Tenía la estatua de Nabuco los pies de hierro mezclado con barro, y por cierto muy bien, porque cuando llega un pecador a este punto, ya todos sus deseos, sus pensamientos, sus tratos, todo cuanto hace, dice, piensa y halla, todo es tierra y polvo y eso ama y busca y en eso está enterrado, olvidado de Dios y de su cielo y de su gloria, hasta decir David: «Declinaron los ojos a la tierra» [Psal. 16]. Y estos tales, ya al pecado le tienen tan casero y como vecino, y tan familiar, que casi se les vuelve en naturaleza.

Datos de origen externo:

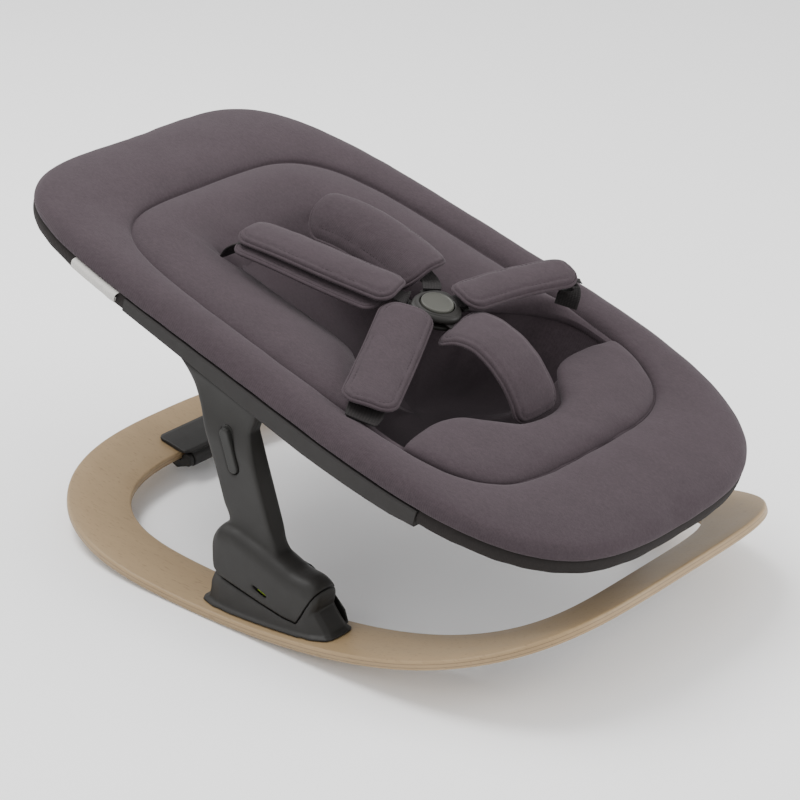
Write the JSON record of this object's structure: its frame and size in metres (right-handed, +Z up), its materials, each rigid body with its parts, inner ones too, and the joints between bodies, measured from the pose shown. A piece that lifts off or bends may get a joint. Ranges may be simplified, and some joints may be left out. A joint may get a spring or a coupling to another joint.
{
  "type": "bouncer seat",
  "caption": "Low rocking baby seat: padded oval seat with a sewn well and padded harness, on two clip-off legs over a closed ring of bent plywood.",
  "frame": {"origin": "middle of the bounding box's base, on the floor under the object", "axes": "+Z up, +Y towards the head end, +X across, towards the sitter's right when facing the head end"},
  "size_m": [0.4894, 0.74, 0.3573],
  "materials": {
    "plywood": "clear matt lacquer on pale beech veneer",
    "plastic": "fine matt texture",
    "plastic_inner": "fine matt texture",
    "rail_plastic": "fine matt texture",
    "steel": "zinc plated",
    "tube": "drawn tube",
    "green": "moulded green",
    "fabric": "fine twill over wadding",
    "dark_fabric": "plain weave lining",
    "webbing": "woven webbing",
    "button": "satin",
    "label": "woven tape, blank"
  },
  "bodies": {
    "base": {"rocker_ring": "plywood", "foot_left": "plastic", "foot_screw_left_1": "steel", "foot_screw_left_2": "steel", "foot_right": "plastic", "foot_screw_right_1": "steel", "foot_screw_right_2": "steel", "stopper_base": "plastic", "stopper_pin": "steel", "stopper_screw_1": "steel", "stopper_screw_2": "steel"},
    "stopper": {"stopper_flap": "plastic"},
    "leg_unit": {"leg_outer_shell_left": "plastic", "leg_inner_shell_left": "plastic", "leg_screw_left": "steel", "pivot_bolt_left": "steel", "pivot_washer_left": "steel", "leg_outer_shell_right": "plastic", "leg_inner_shell_right": "plastic", "leg_screw_right": "steel", "pivot_bolt_right": "steel", "pivot_washer_right": "steel"},
    "button_left": {"release_button_left": "plastic_inner", "button_spring_left": "steel"},
    "button_right": {"release_button_right": "plastic_inner", "button_spring_right": "steel"},
    "latch_left": {"latch_rod_left": "steel", "lock_indicator_left": "green"},
    "latch_right": {"latch_rod_right": "steel", "lock_indicator_right": "green"},
    "seat": {"side_rail_left": "rail_plastic", "side_rail_right": "rail_plastic", "head_tube": "tube", "head_sleeve": "dark_fabric", "foot_tube": "tube", "foot_sleeve": "dark_fabric", "seat_pad": "fabric", "legrest_pad": "fabric", "hammock": "dark_fabric", "side_label": "label", "shoulder_pad_left": "fabric", "shoulder_strap_left": "webbing", "waist_pad_left": "fabric", "waist_strap_left": "webbing", "shoulder_tongue_left": "plastic", "waist_tongue_left": "plastic", "shoulder_pad_right": "fabric", "shoulder_strap_right": "webbing", "waist_pad_right": "fabric", "waist_strap_right": "webbing", "shoulder_tongue_right": "plastic", "waist_tongue_right": "plastic", "crotch_pad": "fabric", "crotch_strap": "webbing", "buckle_back": "plastic", "buckle_front": "plastic"},
    "buckle_press": {"buckle_button": "button", "buckle_spring": "steel"}
  },
  "joints": [
    {"name": "stopper_flip", "type": "hinge", "parent": "base", "child": "stopper", "pos_m": [0, 0.2552, 0.0215], "axis": [1, 0, 0], "range_deg": [0, 180]},
    {"name": "seat_lift", "type": "slide", "parent": "base", "child": "leg_unit", "axis": [0, 0.3007, 0.9537], "range_m": [0, 0.05]},
    {"name": "seat_recline", "type": "hinge", "parent": "leg_unit", "child": "seat", "pos_m": [0, 0.07794, 0.26054], "axis": [1, 0, 0], "range_deg": [-10, 0]},
    {"name": "button_press_left", "type": "slide", "parent": "leg_unit", "child": "button_left", "axis": [1, 0, 0], "range_m": [0, 0.0035], "stiffness_N_per_m": 400, "springref_m": -0.002},
    {"name": "button_press_right", "type": "slide", "parent": "leg_unit", "child": "button_right", "axis": [-1, 0, 0], "range_m": [0, 0.0035], "stiffness_N_per_m": 400, "springref_m": -0.002},
    {"name": "latch_lift_left", "type": "slide", "parent": "leg_unit", "child": "latch_left", "axis": [0, 0.3007, 0.9537], "range_m": [0, 0.0056]},
    {"name": "latch_lift_right", "type": "slide", "parent": "leg_unit", "child": "latch_right", "axis": [0, 0.3007, 0.9537], "range_m": [0, 0.0056]},
    {"name": "buckle_button_press", "type": "slide", "parent": "seat", "child": "buckle_press", "axis": [0, 0.2706, -0.9627], "range_m": [0, 0.002], "stiffness_N_per_m": 400, "springref_m": -0.002}
  ],
  "couplings": [
    {"joint": "latch_lift_left", "follows": "button_press_left", "ratio": 1.6},
    {"joint": "latch_lift_right", "follows": "button_press_right", "ratio": 1.6}
  ]
}
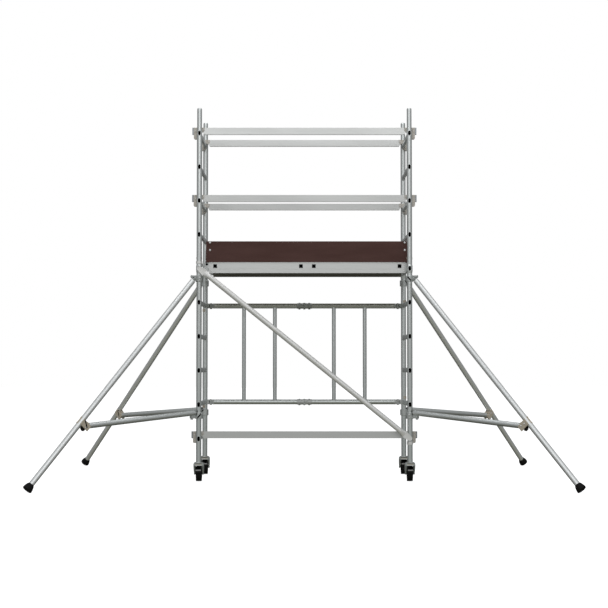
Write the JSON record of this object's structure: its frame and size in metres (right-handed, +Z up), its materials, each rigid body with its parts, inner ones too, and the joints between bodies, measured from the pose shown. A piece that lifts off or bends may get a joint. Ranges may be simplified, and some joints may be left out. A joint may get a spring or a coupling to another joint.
{
  "type": "mobile tower scaffold",
  "caption": "Narrow aluminium scaffold tower on braked castors, with ladder end frames, a boarded platform, guardrails, a folding gate and outrigger stabilisers.",
  "frame": {"origin": "on the ground, midway between the four standards", "axes": "+X to the right along the platform, +Y from the diagonal brace side to the folding gate side, +Z up"},
  "size_m": [4.21, 2.9422, 3.078],
  "materials": {
    "aluminium_tube": "mill finish, drawn tube",
    "aluminium_rail": "mill finish, extruded",
    "grey_casting": "sand-cast grey",
    "tan_casting": "passivated, warm grey",
    "zinc_steel": "zinc plated",
    "black_plastic": "matte black",
    "black_rubber": "matte black rubber",
    "brown_ply": "phenolic film, dark red-brown"
  },
  "bodies": {
    "root": {"base_frame_left": "aluminium_tube", "base_frame_right": "aluminium_tube", "top_frame_left": "aluminium_tube", "top_frame_right": "aluminium_tube", "frame_clips": "tan_casting", "end_plugs": "black_plastic", "guardrails_front": "aluminium_rail", "guardrails_rear": "aluminium_rail", "base_rail": "aluminium_rail", "rail_claws": "tan_casting", "claw_latches": "zinc_steel", "diagonal_brace": "aluminium_tube", "gate_left_leaf": "aluminium_tube", "gate_right_leaf": "aluminium_tube", "gate_hinges": "grey_casting", "gate_hinge_pins": "zinc_steel", "platform_frame": "aluminium_rail", "platform_hooks": "grey_casting", "platform_deck": "brown_ply", "trapdoor_hinges": "zinc_steel", "toe_boards": "brown_ply", "toe_board_rivets": "zinc_steel", "castor_stems": "zinc_steel"},
    "trapdoor": {"trapdoor": "brown_ply"},
    "castor_fl_swivel": {"castor_fl_fork": "zinc_steel"},
    "castor_fl_roller": {"castor_fl_wheel": "black_plastic", "castor_fl_tyre": "black_rubber"},
    "castor_fl_pedal": {"castor_fl_brake": "black_plastic"},
    "stab_fl": {"stab_fl_leg": "aluminium_tube", "stab_fl_foot": "black_rubber", "stab_fl_arm": "aluminium_tube", "stab_fl_clamps": "tan_casting"},
    "stab_fl_knob": {"stab_fl_knob": "black_plastic"},
    "castor_fr_swivel": {"castor_fr_fork": "zinc_steel"},
    "castor_fr_roller": {"castor_fr_wheel": "black_plastic", "castor_fr_tyre": "black_rubber"},
    "castor_fr_pedal": {"castor_fr_brake": "black_plastic"},
    "stab_fr": {"stab_fr_leg": "aluminium_tube", "stab_fr_foot": "black_rubber", "stab_fr_arm": "aluminium_tube", "stab_fr_clamps": "tan_casting"},
    "stab_fr_knob": {"stab_fr_knob": "black_plastic"},
    "castor_rl_swivel": {"castor_rl_fork": "zinc_steel"},
    "castor_rl_roller": {"castor_rl_wheel": "black_plastic", "castor_rl_tyre": "black_rubber"},
    "castor_rl_pedal": {"castor_rl_brake": "black_plastic"},
    "stab_rl": {"stab_rl_leg": "aluminium_tube", "stab_rl_foot": "black_rubber", "stab_rl_arm": "aluminium_tube", "stab_rl_clamps": "tan_casting"},
    "stab_rl_knob": {"stab_rl_knob": "black_plastic"},
    "castor_rr_swivel": {"castor_rr_fork": "zinc_steel"},
    "castor_rr_roller": {"castor_rr_wheel": "black_plastic", "castor_rr_tyre": "black_rubber"},
    "castor_rr_pedal": {"castor_rr_brake": "black_plastic"},
    "stab_rr": {"stab_rr_leg": "aluminium_tube", "stab_rr_foot": "black_rubber", "stab_rr_arm": "aluminium_tube", "stab_rr_clamps": "tan_casting"},
    "stab_rr_knob": {"stab_rr_knob": "black_plastic"}
  },
  "joints": [
    {"name": "trapdoor_hinge", "type": "hinge", "parent": "root", "child": "trapdoor", "pos_m": [0.45, 0.232, 1.812], "axis": [-1, 0, 0], "range_deg": [0, 90]},
    {"name": "castor_fl_swivel", "type": "hinge", "parent": "root", "child": "castor_fl_swivel", "pos_m": [-0.8675, -0.375, 0.15], "axis": [0, 0, 1], "continuous": true},
    {"name": "castor_fl_roll", "type": "hinge", "parent": "castor_fl_swivel", "child": "castor_fl_roller", "pos_m": [-0.8675, -0.34, 0.0625], "axis": [1, 0, 0], "continuous": true},
    {"name": "castor_fl_brake", "type": "hinge", "parent": "castor_fl_swivel", "child": "castor_fl_pedal", "pos_m": [-0.8675, -0.399, 0.138], "axis": [1, 0, 0], "range_deg": [0, 12]},
    {"name": "stab_fl_swing", "type": "hinge", "parent": "root", "child": "stab_fl", "pos_m": [-0.8675, -0.375, 0.539], "axis": [0, 0, 1], "range_deg": [-40, 40]},
    {"name": "stab_fl_knob_turn", "type": "hinge", "parent": "stab_fl", "child": "stab_fl_knob", "pos_m": [-1.68587, -1.09649, 0.48407], "axis": [-0.6496, -0.5727, -0.5], "range_deg": [0, 360]},
    {"name": "castor_fr_swivel", "type": "hinge", "parent": "root", "child": "castor_fr_swivel", "pos_m": [0.8675, -0.375, 0.15], "axis": [0, 0, 1], "continuous": true},
    {"name": "castor_fr_roll", "type": "hinge", "parent": "castor_fr_swivel", "child": "castor_fr_roller", "pos_m": [0.8675, -0.34, 0.0625], "axis": [1, 0, 0], "continuous": true},
    {"name": "castor_fr_brake", "type": "hinge", "parent": "castor_fr_swivel", "child": "castor_fr_pedal", "pos_m": [0.8675, -0.399, 0.138], "axis": [1, 0, 0], "range_deg": [0, 12]},
    {"name": "stab_fr_swing", "type": "hinge", "parent": "root", "child": "stab_fr", "pos_m": [0.8675, -0.375, 0.539], "axis": [0, 0, 1], "range_deg": [-40, 40]},
    {"name": "stab_fr_knob_turn", "type": "hinge", "parent": "stab_fr", "child": "stab_fr_knob", "pos_m": [1.68587, -1.09649, 0.48407], "axis": [0.6496, -0.5727, -0.5], "range_deg": [0, 360]},
    {"name": "castor_rl_swivel", "type": "hinge", "parent": "root", "child": "castor_rl_swivel", "pos_m": [-0.8675, 0.375, 0.15], "axis": [0, 0, 1], "continuous": true},
    {"name": "castor_rl_roll", "type": "hinge", "parent": "castor_rl_swivel", "child": "castor_rl_roller", "pos_m": [-0.8675, 0.41, 0.0625], "axis": [1, 0, 0], "continuous": true},
    {"name": "castor_rl_brake", "type": "hinge", "parent": "castor_rl_swivel", "child": "castor_rl_pedal", "pos_m": [-0.8675, 0.351, 0.138], "axis": [1, 0, 0], "range_deg": [0, 12]},
    {"name": "stab_rl_swing", "type": "hinge", "parent": "root", "child": "stab_rl", "pos_m": [-0.8675, 0.375, 0.539], "axis": [0, 0, 1], "range_deg": [-40, 40]},
    {"name": "stab_rl_knob_turn", "type": "hinge", "parent": "stab_rl", "child": "stab_rl_knob", "pos_m": [-1.68587, 1.09649, 0.48407], "axis": [-0.6496, 0.5727, -0.5], "range_deg": [0, 360]},
    {"name": "castor_rr_swivel", "type": "hinge", "parent": "root", "child": "castor_rr_swivel", "pos_m": [0.8675, 0.375, 0.15], "axis": [0, 0, 1], "continuous": true},
    {"name": "castor_rr_roll", "type": "hinge", "parent": "castor_rr_swivel", "child": "castor_rr_roller", "pos_m": [0.8675, 0.41, 0.0625], "axis": [1, 0, 0], "continuous": true},
    {"name": "castor_rr_brake", "type": "hinge", "parent": "castor_rr_swivel", "child": "castor_rr_pedal", "pos_m": [0.8675, 0.351, 0.138], "axis": [1, 0, 0], "range_deg": [0, 12]},
    {"name": "stab_rr_swing", "type": "hinge", "parent": "root", "child": "stab_rr", "pos_m": [0.8675, 0.375, 0.539], "axis": [0, 0, 1], "range_deg": [-40, 40]},
    {"name": "stab_rr_knob_turn", "type": "hinge", "parent": "stab_rr", "child": "stab_rr_knob", "pos_m": [1.68587, 1.09649, 0.48407], "axis": [0.6496, 0.5727, -0.5], "range_deg": [0, 360]}
  ]
}
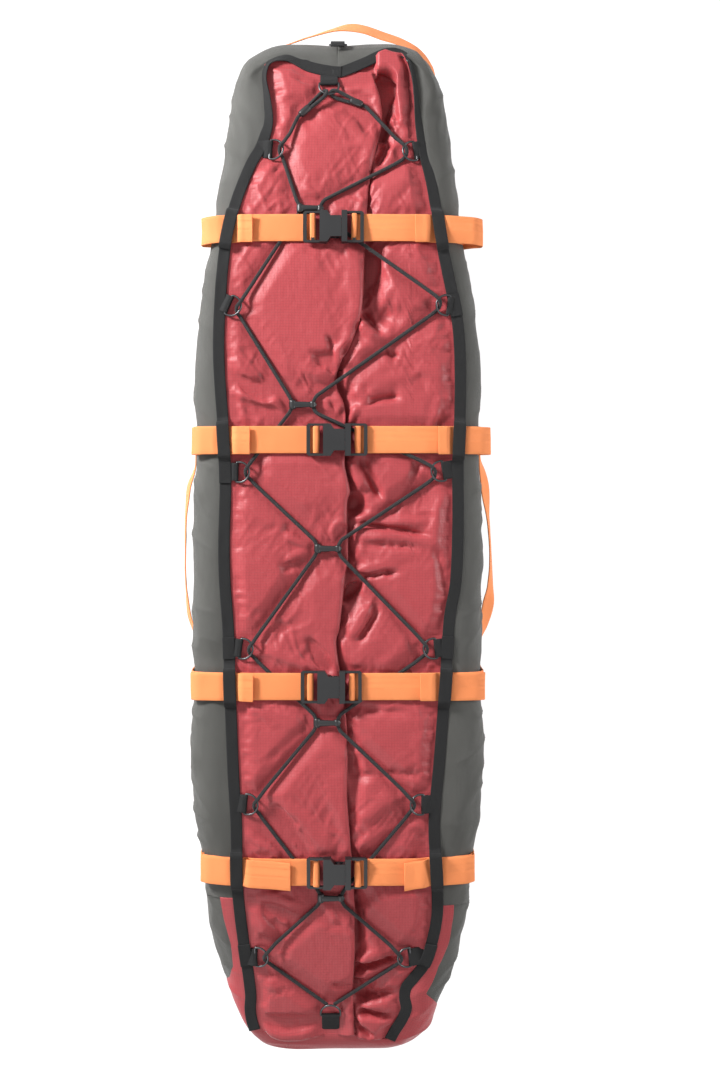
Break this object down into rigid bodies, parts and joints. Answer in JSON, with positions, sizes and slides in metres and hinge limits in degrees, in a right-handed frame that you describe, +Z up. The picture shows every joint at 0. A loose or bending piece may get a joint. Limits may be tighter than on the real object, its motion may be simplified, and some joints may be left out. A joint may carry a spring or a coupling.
{
  "type": "pulk sled",
  "caption": "Low hull on runners under a laced and strapped fabric cover, pulled over snow by its bow bails to carry packed gear.",
  "frame": {"origin": "on the floor, under the middle of the sled's box", "axes": "+Z up, nose towards -Y, the sled's left on +X"},
  "size_m": [0.44, 1.4856, 0.2745],
  "materials": {
    "hull_gelcoat": "gloss",
    "rim_plastic": "satin",
    "runner_plastic": "satin",
    "stainless": "brushed",
    "grey_fabric": "matte",
    "red_fabric": "satin",
    "black_webbing": "matte",
    "orange_webbing": "matte",
    "black_plastic": "satin",
    "gunmetal": "satin",
    "black_cord": "matte"
  },
  "bodies": {
    "sled": {"buckle_1_plug": "black_plastic", "buckle_1_socket": "black_plastic", "buckle_2_plug": "black_plastic", "buckle_2_socket": "black_plastic", "buckle_3_plug": "black_plastic", "buckle_3_socket": "black_plastic", "buckle_4_plug": "black_plastic", "buckle_4_socket": "black_plastic", "bungee_left": "black_cord", "bungee_right": "black_cord", "cord_hooks": "black_plastic", "cord_sleeves": "black_plastic", "d_rings_left": "gunmetal", "d_rings_right": "gunmetal", "edge_webbing_left": "black_webbing", "edge_webbing_right": "black_webbing", "flap_left": "red_fabric", "flap_right": "red_fabric", "gusset_left": "red_fabric", "gusset_right": "red_fabric", "hull_shell": "hull_gelcoat", "nose_handle": "orange_webbing", "nose_ladder_lock": "black_plastic", "nose_ring": "gunmetal", "nose_strap": "black_webbing", "nose_tab": "black_webbing", "rim_strip": "rim_plastic", "ring_tabs_left": "black_webbing", "ring_tabs_right": "black_webbing", "runner_centre": "runner_plastic", "runner_left": "runner_plastic", "runner_right": "runner_plastic", "side_handle_left": "orange_webbing", "side_handle_right": "orange_webbing", "stern_eye": "stainless", "strap_1_left": "orange_webbing", "strap_1_right": "orange_webbing", "strap_2_left": "orange_webbing", "strap_2_right": "orange_webbing", "strap_3_left": "orange_webbing", "strap_3_right": "orange_webbing", "strap_4_left": "orange_webbing", "strap_4_right": "orange_webbing", "tail_panel": "red_fabric", "tail_ring": "gunmetal", "tail_tab": "black_webbing", "tow_bracket_left": "stainless", "tow_bracket_right": "stainless", "wall_left": "grey_fabric", "wall_right": "grey_fabric", "zip_puller": "orange_webbing"},
    "tow_bail_left": {"tow_bail_left": "stainless"},
    "tow_bail_right": {"tow_bail_right": "stainless"}
  },
  "joints": [
    {"name": "tow_bail_swing_left", "type": "hinge", "parent": "sled", "child": "tow_bail_left", "pos_m": [0.062, -0.692, 0.078], "axis": [-1, 0, 0], "range_deg": [0, 120]},
    {"name": "tow_bail_swing_right", "type": "hinge", "parent": "sled", "child": "tow_bail_right", "pos_m": [-0.062, -0.692, 0.078], "axis": [-1, 0, 0], "range_deg": [0, 120]}
  ]
}
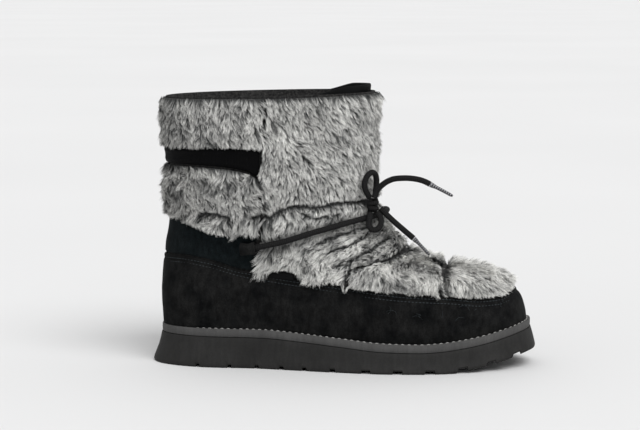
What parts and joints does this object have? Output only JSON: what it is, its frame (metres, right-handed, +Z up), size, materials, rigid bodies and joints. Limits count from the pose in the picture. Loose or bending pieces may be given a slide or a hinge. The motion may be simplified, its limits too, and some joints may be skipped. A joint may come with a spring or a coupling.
{
  "type": "mukluk boot",
  "caption": "Low right-foot winter boot with a fur shaft and vamp, suede mudguard and heel, elastic back band, ankle lace with metal tips and a thick wedge sole.",
  "frame": {"origin": "centre of the bounding box on the ground, under the boot", "axes": "+X to the toe, +Z up, +Y to the inner side of the foot, so the outer side faces -Y"},
  "size_m": [0.281, 0.107, 0.2044],
  "materials": {
    "rubber": "matte",
    "welt_rubber": "matte",
    "lining": "matte",
    "suede": "matte",
    "fur": "matte",
    "webbing": "satin",
    "label": "satin",
    "cord": "matte",
    "metal_tip": "satin"
  },
  "bodies": {
    "root": {"outsole": "rubber", "welt": "welt_rubber", "insole": "lining", "upper": "lining", "mudguard": "suede", "heel_counter": "suede", "fur_toe": "fur", "fur_vamp": "fur", "fur_instep": "fur", "fur_shaft": "fur", "fur_cuff": "fur", "fur_collar": "fur", "elastic_band": "webbing", "tongue": "suede", "side_label": "label", "lace_tab_outer": "suede", "lace_tab_inner": "suede", "lace_wrap": "cord", "lace_knot": "cord", "lace_loop_up": "cord", "lace_loop_down": "cord", "lace_end_upper": "cord", "lace_end_lower": "cord", "aglet_upper": "metal_tip", "aglet_lower": "metal_tip"}
  },
  "joints": []
}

Y ya acaece a muchos estar tan envejecidos en la costumbre del pecar, que pecan no por deleite sino por uso, que suelo yo llamallos pecadores de balde, que casi sin pensar en lo que hacen, sin gusto, sin otro interese, forzados de la mala costumbre, pecan; que es lo que dijo el que hizo este soneto[1], hecho a este mismo propósito; y por parecerme que lo concluyó bien he querido ponello aquí.
SONETO
¡Oh, paciencia infinita en esperarme!
¡Oh, duro corazón en no quereros!
¿Que esté yo ya cansado de ofenderos
y que no lo estéis Vos de perdonarme?
¡Cuántas veces volvistes a mirarme
esos divinos ojos, y a doleros,
al tiempo que os rompía vuestros fueros,
y Vos, mi Dios, callar, sufrir y amarme!
¡Oh, guarda de los hombres!, vuestra saña
no mostréis contra mí, que soy de tierra:
mirad a lo que es vuestro, y levantalde:
que no es deleite ya lo que me engaña
sino costumbre que me vence en guerra
pues por solo pecar peco de balde[2].
[1] El soneto es anónimo. Figura en varios manuscritos y tuvo cierta difusión. Ver Marcel Bataillon, «El anónimo del soneto “No me mueve, mi Dios, para quererte”», Nueva Revista de Filología Hispánica, 4, 1950, pp. 262-263.
[2] Cito por La conversión de la Madalena, ed. de Ignacio Arellano, Jordi Aladro y Carlos Mata Induráin, New York, IDEA, 2014 (colección «Batihoja», 13), p. 251.